The Compliance and Disclosure Interpretations (C&DI’s) touch on a range of issues that have arisen regarding the expansion of Regulation A, including the submission of confidential documents, the use of social media to “test the waters,” and eligibility for the exemption.

Regulation A+ FAQ’s

Below is a brief sampling of the questions and answers provided by the SEC:

Can an issuer solicit interest and “test the waters” in a Regulation A offering on a platform that limits the number of characters or amount of text that can be included, thereby preventing the inclusion in such communication of the information required by Rule 255?

Yes. The staff will not object if the communication contains an active hyperlink to the required statements that otherwise satisfy Rule 255 and, where possible, prominently conveys, through introductory language or otherwise, that important or required information is provided through the hyperlink.

May a recently created entity choose to provide a balance sheet as of its inception date?

Yes, as long as the inception date is within nine months before the date of filing or qualification and the date of filing or qualification is no more than three months after the entity reached its first annual balance sheet date. The date of the most recent balance sheet determines which fiscal years, or period since existence for recently created entities, the statements of comprehensive income, cash flows and changes in stockholders’ equity must cover.
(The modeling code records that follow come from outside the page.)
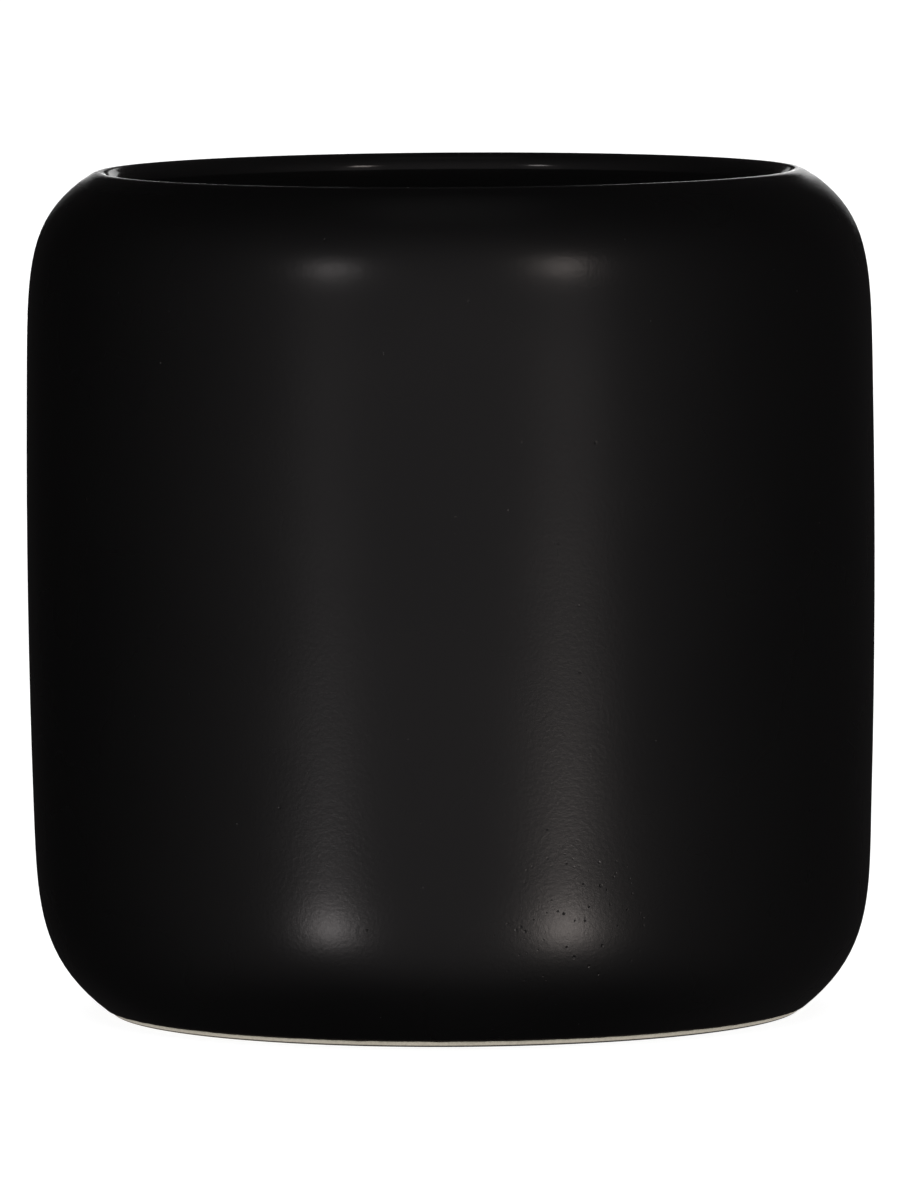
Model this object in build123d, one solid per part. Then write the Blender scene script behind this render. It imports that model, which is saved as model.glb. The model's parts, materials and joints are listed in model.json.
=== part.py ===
from build123d import *
import math
import os

# An empty ceramic candle jar: a slip-cast stoneware body under two fired coats of glaze.
# Millimetres, +Z up. The origin is the middle of the foot, on the surface the jar stands on.
# Every section is drawn in (radius, height) and turned about Z.

# ---------------------------------------------------------------- driving dimensions
# Outside form, measured over the glaze
BELLY_DIAMETER = 88.0  # the widest place
JAR_HEIGHT = 87.4  # table to the crest of the lip
BELLY_HEIGHT = 51.0  # height of the widest place
BELLY_ARC_RADIUS = 985.0  # slow upright curve of the side
HEEL_HEIGHT = 21.8  # the heel curve meets the side here
SHOULDER_DEPTH = 23.8  # crest down to where the shoulder curve leaves the side
HEEL_SLOPE = 38.0  # degrees above level where the glaze starts
SHOULDER_SLOPE = 34.0  # degrees below level where the shoulder meets the lip
HEEL_FULLNESS = (0.40, 0.44)  # handles at the foot and the side, as shares of the chord
SHOULDER_FULLNESS = (0.57, 0.34)  # handles at the side and the lip

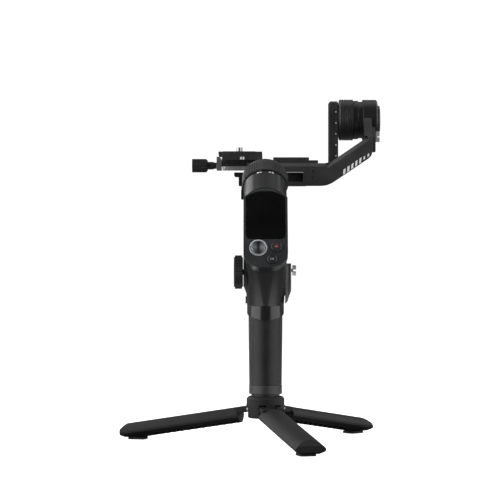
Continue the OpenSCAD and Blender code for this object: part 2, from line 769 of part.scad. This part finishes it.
// Sloping flanks of the release plate, as [x, z]
flank_outline = [[-38.4, 254.4], [-8.8, 254.4], [-7.5, 256.9], [-39.7, 256.9]];
module release_plate() color("#2e2f32") difference() {
  union() {
    mid_block(-38.4, 253.1, plate_len / 2, 29.6, 2.2);
    mid_block(-42.6, 256.8, plate_len / 2, 38, 2.4);
    xz_prism(bal_y + plate_len / 2, plate_len, flank_outline);
    // stop across the rear end
    translate([-39.4, bal_y - plate_len / 2 - 0.2, 251.5]) cube([37, 3.4, 7.7]);
  }
  // slot for the camera screw
  for (y = [-12, 0]) screw_frame(250, y) cylinder(r = 3.3, h = 12);
  translate([-26.9, bal_y - 12, 250]) cube([6.6, 12, 12]);
  screw_frame(252.9) cylinder(r = 7.2, h = 2.4);
  for (side = [-1, 1])
    screw_frame(258.4, side * pad_out) translate([-15, -4, 0]) cube([30, 8, 2]);
}
module plate_pads() color("#151515") for (side = [-1, 1])
  translate([-38.5, bal_y + side * pad_out - 3.9, 258.45]) cube([29.8, 7.8, 1.2]);
module camera_screw() color("#a9abae") difference() {
  union() {
    screw_frame(253) cylinder(r = 7, h = 2.2);
    screw_frame(255) cylinder(r = 2.9, h = 5);
    screw_frame(259.4) cylinder(r = 3.1, h = 5);
  }
  mid_block(-25, 252.5, 8, 2.8, 1.6);
}

tripod_hub();
leg_front();
leg_left();
leg_right();
leg_pins();
foot_front();
foot_left();
foot_right();
tripod_stud();
base_collar();
grip_tube();
grip_sleeve();
battery_cells();
rear_casing();
front_casing();
control_panel();
display_window();
display_module();
main_board();
joystick_bezel();
joystick_cradle();
joystick_cap();
record_button();
mode_button();
power_button();
focus_wheel();
wheel_axle();
trigger();
trigger_pin();
accessory_port();
port_screws();
port_knob();
pan_housing();
pan_stator();
pan_bearings();
pan_lock_ring();
pan_rotor();
pan_arm();
roll_housing();
roll_stator();
roll_bearings();
roll_latch();
roll_rotor();
roll_clamp();
roll_arm();
tilt_housing();
tilt_stator();
tilt_bearings();
tilt_end_cap();
arm_cover();
tilt_lock_knob();
tilt_rotor();
tilt_arm();
clamp_base();
clamp_jaw();
clamp_knob();
release_plate();
plate_pads();
camera_screw();
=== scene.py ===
"""A handheld camera stabiliser: a grip on a small tripod, with pan, roll and tilt arms above.

The scene is in metres with +Z up. The front faces -Y, and +X is to the right seen from the
front. The detail pieces are drawn in millimetres and scaled by MM.
"""
import math
import bmesh
import bpy
from mathutils import Matrix, Vector


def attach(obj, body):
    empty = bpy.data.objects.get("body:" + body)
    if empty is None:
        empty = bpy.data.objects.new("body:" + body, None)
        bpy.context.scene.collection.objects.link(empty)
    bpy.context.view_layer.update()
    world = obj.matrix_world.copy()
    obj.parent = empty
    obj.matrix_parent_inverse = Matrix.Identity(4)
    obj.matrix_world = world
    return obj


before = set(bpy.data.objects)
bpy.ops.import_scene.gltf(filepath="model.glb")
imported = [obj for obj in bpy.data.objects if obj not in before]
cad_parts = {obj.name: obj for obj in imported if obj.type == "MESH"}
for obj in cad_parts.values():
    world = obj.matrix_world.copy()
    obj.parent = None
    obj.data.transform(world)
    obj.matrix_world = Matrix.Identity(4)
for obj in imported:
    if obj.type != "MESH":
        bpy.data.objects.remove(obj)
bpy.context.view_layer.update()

SCENE = bpy.context.scene
MM = 0.001

CAD_SHARP_ANGLE = math.radians(28)
DETAIL_SHARP_ANGLE = math.radians(35)

# Frames of the control panel and of the barrel below the pan arm, both leaning back.
PANEL_LEAN = math.radians(26)
PANEL = Matrix.Translation((0, -0.033, 0.154)) @ Matrix.Rotation(-PANEL_LEAN, 4, "X")
BARREL_LEAN = math.radians(45)
BARREL = Matrix.Translation((0, 0.0431, 0.2359)) @ Matrix.Rotation(-BARREL_LEAN, 4, "X")
JOYSTICK_CENTRE = Vector((-0.00645, 0, 0.0187))    # in the panel frame


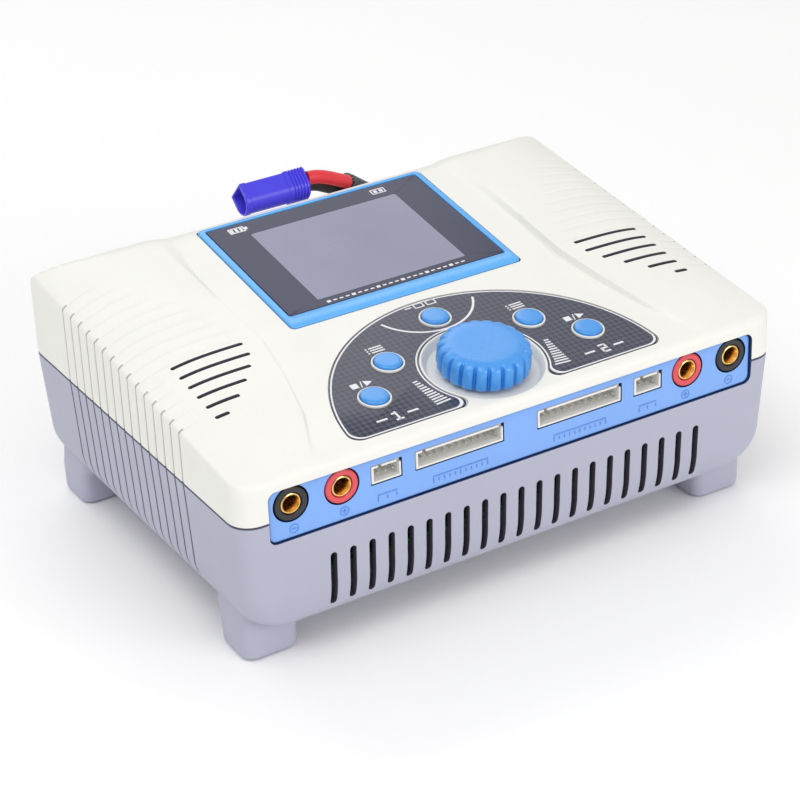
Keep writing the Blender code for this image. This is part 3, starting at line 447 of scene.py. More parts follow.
def turned(profile, count=48, closed=False, centre=(0.0, 0.0), bm=None):
    return loft(bm or bmesh.new(), [circle(r, z, count, centre) for r, z in profile], closed)


def arc(centre, radius, start, end, steps):
    angles = [math.radians(start + (end - start) * k / steps) for k in range(steps + 1)]
    return [(centre[0] + radius * math.cos(a), centre[1] + radius * math.sin(a)) for a in angles]


def rounded_box(half_x, half_y, radius, level, steps=6, centre=(0.0, 0.0)):
    points = []
    for quarter, (sx, sy) in enumerate(((1, 1), (-1, 1), (-1, -1), (1, -1))):
        middle = (centre[0] + sx * (half_x - radius), centre[1] + sy * (half_y - radius))
        points += arc(middle, radius, 90 * quarter, 90 * quarter + 90, steps)
    return [(x, y, level) for x, y in points]


def block(bm, low, high):
    (x0, y0, z0), (x1, y1, z1) = low, high
    return loft(bm, [[(x0, y0, z), (x1, y0, z), (x1, y1, z), (x0, y1, z)] for z in (z0, z1)])


def bezier_route(guides, count):
    """Points along one Bezier curve, which leaves and ends along its outer guides."""
    degree = len(guides) - 1
    out = []
    for i in range(count + 1):
        t = i / count
        point = Vector((0.0, 0.0, 0.0))
        for k, guide in enumerate(guides):
            point += math.comb(degree, k) * t**k * (1 - t) ** (degree - k) * Vector(guide)
        out.append(point)
    return out


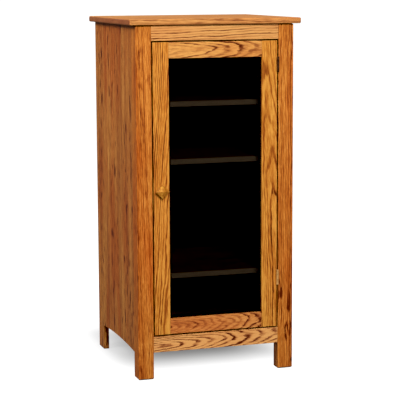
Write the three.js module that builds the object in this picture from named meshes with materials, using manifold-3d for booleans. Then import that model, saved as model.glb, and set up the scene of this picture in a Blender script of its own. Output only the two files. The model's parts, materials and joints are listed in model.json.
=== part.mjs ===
// Tall oak media cabinet with one inset glass door, on four short legs.
//
// Millimetres, +Z up. While it is being built the cabinet stands in case coordinates:
// x = 0 is the middle of the case, y = 0 is the front face of the face frame, and z = 0 is the
// floor. "Left" and "right" are as seen from the front, so left is -X. The exported group is
// then shifted back along Y, so that the origin is the middle of the footprint.

import * as THREE from 'three';
import { mergeVertices } from 'three/addons/utils/BufferGeometryUtils.js';
import Module from 'manifold-3d';

const wasm = await Module();
wasm.setup();

// ---------------------------------------------------------------- driving dimensions

const overallHeight = 1219;
const caseWidth = 557;
const caseDepth = 541;

const slabThickness = 20;
const slabSideOverhang = 23;
const slabFrontOverhang = 15;

const postWidth = 54;
const postDepth = 52;
const postInnerDepth = 38; // the post's inner back corner is rabbeted away behind this
const postEndChamfer = 3.5;

const frameThickness = 20; // face-frame rails and door members
const topRailHeight = 52;
const bottomRailHeight = 56;
const bottomRailUnderside = 93;

const doorGap = 4.5;
const doorStileWidth = 55;
const doorRailHeight = 54;

const panelThickness = 19;
const backLegDepth = 68;
const archEndHeight = 89; // the cut-out between the legs on each side
const archRise = 8;

const backPanelThickness = 6;
const backRabbetWidth = 10;
const backPanelEdgePlay = 0.5;
const cableHoleRadius = 32;
const cableHoleX = -120;
const cableHoleHeights = [240, 440];

const floorThickness = 19;
const cleatSection = 19;
const cleatEndSetback = 8;
const stretcherWidth = 70;
const stretcherThickness = 19;

const shelfThickness = 18;
const shelfSetback = 51; // from the front face of the face frame
const shelfDepth = 460;
const shelfEndPlay = 1.5;
const lowestShelfTop = 353;
const pinPitch = 49;
const shelfPitchSteps = { lower: 0, middle: 8, upper: 12 };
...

When the balance sheet is dated as of inception, the statements of comprehensive income, cash flows and changes in stockholders’ equity will not be applicable.

Would a company with headquarters located within the United States or Canada, but whose business primarily involves managing operations that are located outside those countries, be considered to have its “principal place of business” within those countries for purposes of determining issuer eligibility under Regulation A?

Yes, such an issuer would be considered to have its “principal place of business” in the U.S. or Canada for purposes of determining issuer eligibility.